Singapore’s financial regulator, The Monetary Authority of Singapore, recently announced plans to grant up to five digital bank licenses. Applications which are open to non-bank participants will commence next month.
As many as three licenses will be digital wholesale bank licenses allowing vendors to provide small and medium enterprises (SMEs) and other non-retail segments with banking services.
While up to two of the licenses will be digital full bank licenses that will allow licensees to provide a wide range of financial services and take deposits from retail customers.
The Asset met with one potential aspirant Vikas Nahata, co-founder and executive chairman of Validus Capital. His firm is currently Singapore’s largest peer-to-business lending platform. It was founded in 2015 and is backed by Dutch development bank FMO, as well as Temasek Holdings’ Vertex Ventures.
Earlier this year the digital business lender launched in Indonesia through its domestic business entity Batumbu, marking Validus’ first Southeast Asian expansion outside of Singapore.
Nahata is enthused by the prospect of entering the Singaporean banking market. He sees an opportunity for the banking newcomers to fundamentally redesign the way banks work.
Much of the traditional banking practices are becoming obsolete, not least the bricks and mortar branch network. That model typically required prominently located retail outlets creating a real estate obligation for the institutions. This is something digital or virtual banks will not be burdened with.
While the contenders for the new licenses will be built on and operated with cutting-edge technology, for Nahata, the customer is key.
Paraphrasing the late Steve Jobs, founder and chairman of Apple, the Validus Capital executive emphasised his firm’s approach will be to start with the customer experience and work backwards to the technology.
He empathizes with the incumbent banks in Singapore whose respective leaders have expressed their views on the issuance of new licenses and level playing fields.
DBS Bank CEO Piyush Gupta recently told the media he would only see a problem in Singapore if virtual banks are allowed to operate on more lenient terms than the incumbents, for example in terms of the capital they are required to hold. "The real challenge is if the regulators create an unlevel playing field, and let the new bank licensees come in and do banking on different terms," Gupta said.
Vikas Nahata agrees with the response. “It's prudent to have the numbers, the percentages, the ratios, everything similar, this is not an issue for a digital bank,” Nahata says. “I think it will be the business approach that will differentiate digital banks from the incumbents,” he adds.
The new digital players are also finding no difficulty in attracting senior bankers to their businesses.

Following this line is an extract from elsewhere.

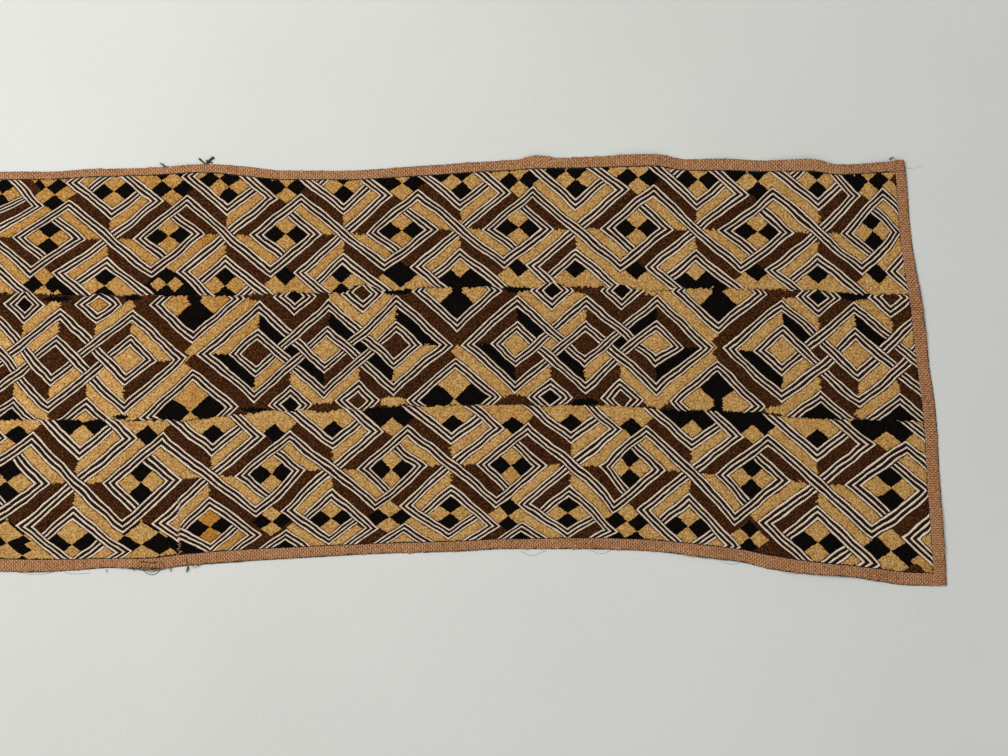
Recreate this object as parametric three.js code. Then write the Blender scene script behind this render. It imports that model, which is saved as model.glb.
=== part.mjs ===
// A long kuba raffia cloth, lying flat and face up.
//
// Three lengthwise panels of raffia cloth, each with a cut pile and embroidered face, are sewn
// edge to edge along two lengthwise seams. A narrow plain-woven strip binds all four sides. On
// each long side the binding is made of two lengths that meet at a joint, and the two end
// bindings run the full width, over the ends of the long ones.
//
// Millimetres. +X runs along the cloth, +Y across it towards the upper side, +Z up from the
// surface that it lies on. The tables below measure "along" from the left end of the cloth and
// "across" from the middle line of the middle panel. The finished group has its origin at the
// middle of the outline, on the surface.

import * as THREE from "three";

// ---------------------------------------------------------------- sizes
const GAP = 0.3; // between neighbouring pieces, where the sewing runs
const SET_BACK = 0.26; // a panel from its binding, besides, as their edges have corners at other places
const PANEL_THICK = 2.8; // ground cloth about 1 mm, with the cut pile on it
const BINDING_THICK = 2.0; // woven strip folded over the raw edge
const BINDING_FOLD_THICK = 1.3; // the same strip at its outer fold
const STATIONS = 70; // cross sections along the cloth
const END_STATIONS = 20; // cross sections up an end binding
const TOP_JOINT = 578; // along: where the two lengths of the upper binding meet
const BOTTOM_JOINT = 557; // along: where the two lengths of the lower binding meet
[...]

According to Nahata, his firm’s employees are made up of approximately 40% seasoned experienced bankers who have substantial SME experience.
Many of them migrated to the digital lender due to constraints on fulfilling their potential for business in a dated banking environment.
Where traditional risk modelling scenarios might reject loan requests because they don’t fit the conventional parameters or lack collateral, Nahata and his team innovated solutions.
Utilizing big data and algorithms calibrated to meet specific SME requirements, his bankers have found more space to work with clients by introducing unique services such as predictive lending. And the demand is by no means a niche.
“The unmet need in Singapore for SME financing is close to S$19-S$20 billion (US$14-US$14.74 billion),” says Nahata.
But could the introduction of a number of new banks mean pressure on earnings for the incumbents and a race to the bottom on fees and charges?
Nahata believes not and points to the guidelines the regulator published.
“They said we don't want something that is cannibalizing or using venture capital money to undercut the market and indicate a kind of losing proposition for everybody,” he says.
On the Singapore regulators’ timing coming in the wake of Hong Kong issuing a number of digital/virtual bank licenses, Vikas Nahata believes the timing is appropriate.
“Subsidies for SMEs are great, and they are important, but we cannot have countries where the SMEs have to be on crutches all the time,” Nahata says.
“You have to make them self-sustaining and one of the things they need is a whole digital transformation,” he adds.